Protein structure prediction is a critical issue in the field of life sciences, which is of great significance for understanding protein function and various life activities. Currently, semi-parametric deep-learning solutions such as AlphaFold2 have achieved comparable accuracy to experimental techniques such as cryo-electron microscopy. However, due to the heavy reliance on input homologous sequence information, the model has significant limitations in practical scenarios.

AIRFold, built on the foundation of AlphaFold2, aims to provide scalable, systematic solutions for the critical issue of protein structure prediction in the field of life sciences. AIRFold's unique Homology Miner module focuses on the mining and extraction of co-evolutionary information, intelligently and automatically extracting, analyzing, and processing the co-evolution information within protein homologous sequences (MSA). In addition, AIRFold offers a systematic structural prediction solution, integrating various leading structural prediction models such as AlphaFold2, RoseTTAFold2, single-sequence structure models like OmegaFold and ESMFold, and ultimately ranking and screening all predicted structures using a model quality estimation (MQE) module.

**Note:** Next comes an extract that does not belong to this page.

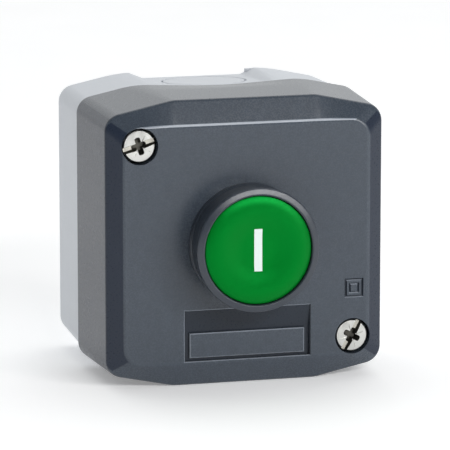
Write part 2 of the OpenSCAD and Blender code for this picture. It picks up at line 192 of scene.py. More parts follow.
def arc(centre_x, centre_y, radius, start, end, steps):
    """Points along an arc, by angles in degrees, ends included."""
    return [(centre_x + radius * math.cos(math.radians(start + (end - start) * i / steps)),
             centre_y + radius * math.sin(math.radians(start + (end - start) * i / steps)))
            for i in range(steps + 1)]


def round_rect(half_x, half_z, radius, steps=8):
    points = []
    for sx, sz, start in ((1, 1, 0), (-1, 1, 90), (-1, -1, 180), (1, -1, 270)):
        points += arc(sx * (half_x - radius), sz * (half_z - radius), radius,
                      start, start + 90, steps)
    return points


def discard(obj):
    mesh = obj.data
    bpy.data.objects.remove(obj)
    bpy.data.meshes.remove(mesh)


def bake(obj):
    """Applies the object's modifiers."""
    bpy.context.view_layer.update()
    graph = bpy.context.evaluated_depsgraph_get()
    mesh = bpy.data.meshes.new_from_object(obj.evaluated_get(graph))
    obj.modifiers.clear()
    old = obj.data
    obj.data = mesh
    bpy.data.meshes.remove(old)
    return obj


def boolean(obj, cutters, operation):
    """Joins, cuts or keeps what is shared with each cutter in turn, and discards the cutters."""
    for cutter in cutters:
        modifier = obj.modifiers.new("boolean", "BOOLEAN")
        modifier.operation = operation
        modifier.solver = "EXACT"
        modifier.object = cutter
    bake(obj)
    for cutter in cutters:
        discard(cutter)
    return obj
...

To fully integrate these different modules, we provide a microservices architecture along with user-friendly APIs and a web-based graphical interface, making it convenient for developers and biochemical researchers to use our platform for structural prediction.。

Research progress

AIRFold has won the global first place for four consecutive weeks in the authoritative protein structure prediction competition CAMEO. The team has built a fully automated control platform, including modules such as homologous sequence augmentation, homologous sequence selection, feature processing, structure prediction, result analysis, and automatic submission, which is much faster than other teams in terms of system response time. Specifically, in terms of the 'Hard' protein sequence, AIRFold is far ahead of second place.

For example, for the protein with PDB number 7TVI, which comes from Cas13bt3, this protein has multiple domains, large conformations, and flexible conformations. The quality of homologous sequences obtained from multiple sequence alignment is relatively low. However, through the screening of homology mining modules, the signal-to-noise ratio of long-range interaction information in high-quality homologous sequences has been improved, and the relationship between multiple domains has been more accurately modeled. The results of AlphaFold2 are significantly better than those of Helical-1 and Helical-2, which mainly recognize crRNA (pink part) domains.

Future of project

The prediction of individual proteins and a deep understanding of coevolutionary information are the foundation for the team's future research on proteins and macromolecular drugs. AIRFold focuses on how protein structure determines its function and how it contributes to the development of drugs and therapies, rather than just the isolated issue of structural prediction. Therefore, the team is continuing to explore pharmaceutical related issues such as protein point mutations and multi conformation prediction, and is in close communication with relevant enterprises and research institutions. We look forward to more outstanding researchers joining this emerging interdisciplinary field in the future to further leverage the value of AI.